Face à l’inaction des « politiques », ce sont donc des organisations non-gouvernementales qui se sont regroupées en 2007 dans une « Campagne Internationale pour l’Abolition des Armes Nucléaires (ICAN) ». Loin d’être utopique, leur action, qui a été reconnue par un prix Nobel de la paix en 2017, est à l’origine de l’adoption par 122 pays, en juillet 2017, d’un traité sur l’interdiction des armes nucléaires (TIAN).  Après sa ratification par 50 pays, le traité est entré en vigueur le 22 janvier 2021.
 

 

Son premier article résume à lui seul l’esprit du traité. « Chaque État partie s’engage à ne jamais, en aucune circonstance [.] mettre au point, mettre à l’essai, produire, fabriquer, acquérir de quelque autre manière, posséder ou stocker des armes nucléaires ou autres dispositifs explosifs nucléaires ». Réaction des puissances nucléaires ? Le gouvernement français affiche sa réponse sur le site du ministère des affaires étrangères.

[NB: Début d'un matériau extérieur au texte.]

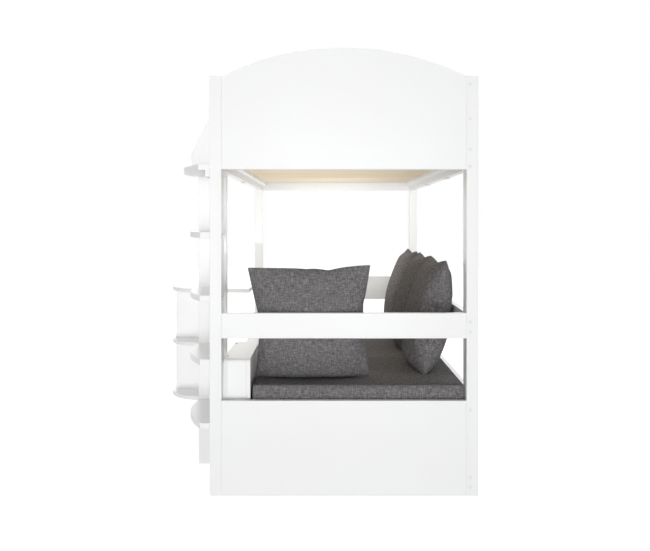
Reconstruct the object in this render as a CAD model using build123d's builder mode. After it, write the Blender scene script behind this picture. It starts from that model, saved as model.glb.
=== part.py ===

La France ne le signera pas car, ose affirmer son communiqué, le TIAN « ne servira [.] pas la cause du désarmement, puisqu’aucun État disposant de l’arme nucléaire ne le signera ». Aucun ne le signera ? Faudra-t-il attendre que les USA et la Russie se mettent d’accord pour se dénucléariser alors que nous voyons leur rivalité se réveiller à chaque occasion ?
 

 

« Nos parents et grands-parents nous ont laissé les bombes nucléaires en héritage. Nous ne voulons pas laisser ce cadeau empoisonné à nos enfants » écrivaient quatre étudiants dans la préface de « Nucléaire, un mensonge français », le livre de l’ancien ministre de la défense Paul Quilès. Alors que nous laissons déjà à nos descendants le poids du dérèglement climatique et celui de la perte de la biodiversité, comment accepter, sans agir, que s’y ajoute la menace permanente de l’apocalypse nucléaire.  

 


 

 

Que faire ? Pour renouer avec la tradition humaniste qui a été la sienne dans une période de son histoire, la France peut donner le signal de la marche vers un monde débarrassé de la menace nucléaire en étant le premier pays à renoncer volontairement à son armement nucléaire.